In his latest stand-up special, Baby J, John Mulaney hearkens back to decades long ago when we would spin a comedy album, not necessarily so we could memorize jokes, but because we were captivated with the subject matter.
In the first decade of his career, Mulaney had fallen perfectly into the modern-day landscape that was laid out for him. His first big special, 2012’s New In Town, had funny bits you’ve probably heard whether or not you actually watched the film. Mulaney, who had previously risen to prominence as a writer on Saturday Night Live, talked in a nasally voice, with a very proper, if not polite, cadence, and had an incredibly safe, non-threatening appearance. He played off this educated-yet-innocent persona for two more specials, which were objectively inferior to New In Town. By then, he was way too well-known for us to believe he was really that cordial.
In his 2018 special, Kid Gorgeous – his last before taking a five-year break from televised specials – he discussed how, when he met Mick Jagger, the rock star wasn’t a very nice guy. Mulaney extrapolates that the more famous you get, the less nice you are. Of course, John Mulaney is and never will be as famous as Mick Jagger, but something can definitely change about a person when they reach a certain level of notoriety. In Baby J, the comedian adds that “likability is a prison.” He couldn’t be more accurate.
There was always something off about those two previous specials, where the comedian felt like he was trying to preserve an image, or at least a character. It turns out, Mulaney was neither safe nor innocent. In 2020, his friends held a surprise intervention which ended up with Mulaney in rehab for a years-long narcotics addiction.
In his latest stand-up special, Baby J, the comedian tells the entire story, tracing us through the lowlights of his addiction, his time in rehab, breaking up with his dealer, robbing himself of his own money (literally), his star-studded intervention, and even some of his first experiences with drugs and alcohol as a teenager.
Throughout his set, Mulaney manages the tightrope of flippancy while still maintaining responsibility for his actions. He’s never winking to other addicts about how “great” it was to do drugs. Rather, he satirizes himself, showing the audience how much stand-up-worthy material came out of his own stupidity, all while finding the humor that hindsight and recovery can afford a person.
No longer is the comedian tethered to his nice-guy pretense or any pressure to come up with quotable bits. Instead, he delivers one of the finest stand-up specials in decades simply by telling magnificent stories. And at 80 minutes, it breezes by. Like the best comedians do, he runs a thread through his entire set. He’s never delivering jokes but telling a seamless tale with perfect unobtrusive transitions. And it feels completely effortless.

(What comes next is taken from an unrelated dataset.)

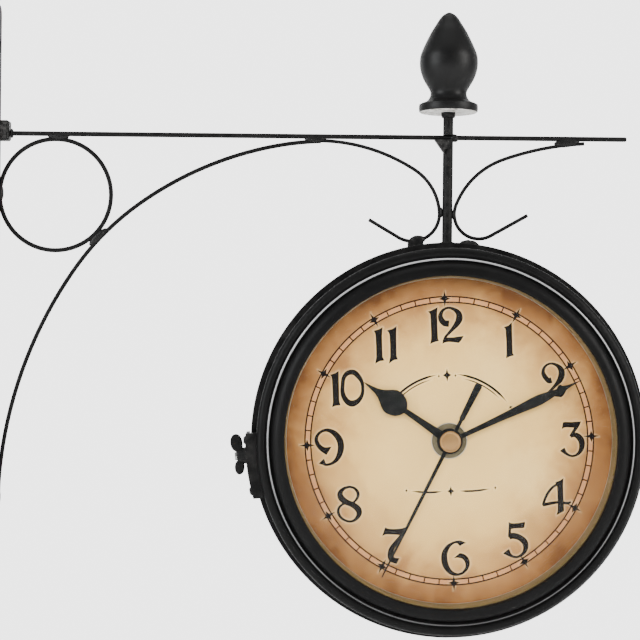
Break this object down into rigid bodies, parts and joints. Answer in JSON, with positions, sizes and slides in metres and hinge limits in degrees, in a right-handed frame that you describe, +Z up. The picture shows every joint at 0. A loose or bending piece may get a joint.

Baby J is still very much a product of John Mulaney. It showcases his proprietary thought process and specific angular worldview. The comic has always known how to ramp up a set, even during his worst outings. Here, during his final moments, he reads and acts out excerpts from an interview he did with GQ that he doesn’t even remember doing – it took place just three days prior to his intervention.
Hearing Mulaney tell his entire story, it feels as though he’s possessed by the spirit of Lenny Bruce. You never get the sense that he’s doing that typical stand-up trope where he makes up stories or exaggerates them for the sake of making them better. Perhaps he does embellish a bit, but every single word that comes out of his mouth feels like he’s saying them for the very first time.
Vulnerable, ballsy, even groundbreaking, Baby J is a masterpiece of monology, reaching historic proportions as one of the few times a comedian has gotten this personal – and without making it awkward. The special makes us remember the classic days of stand-up that felt so long gone, where a masterful storyteller can just stand in front of a mic and we hang on to their every word, anticipating what will happen next, and being surprised and rewarded every time.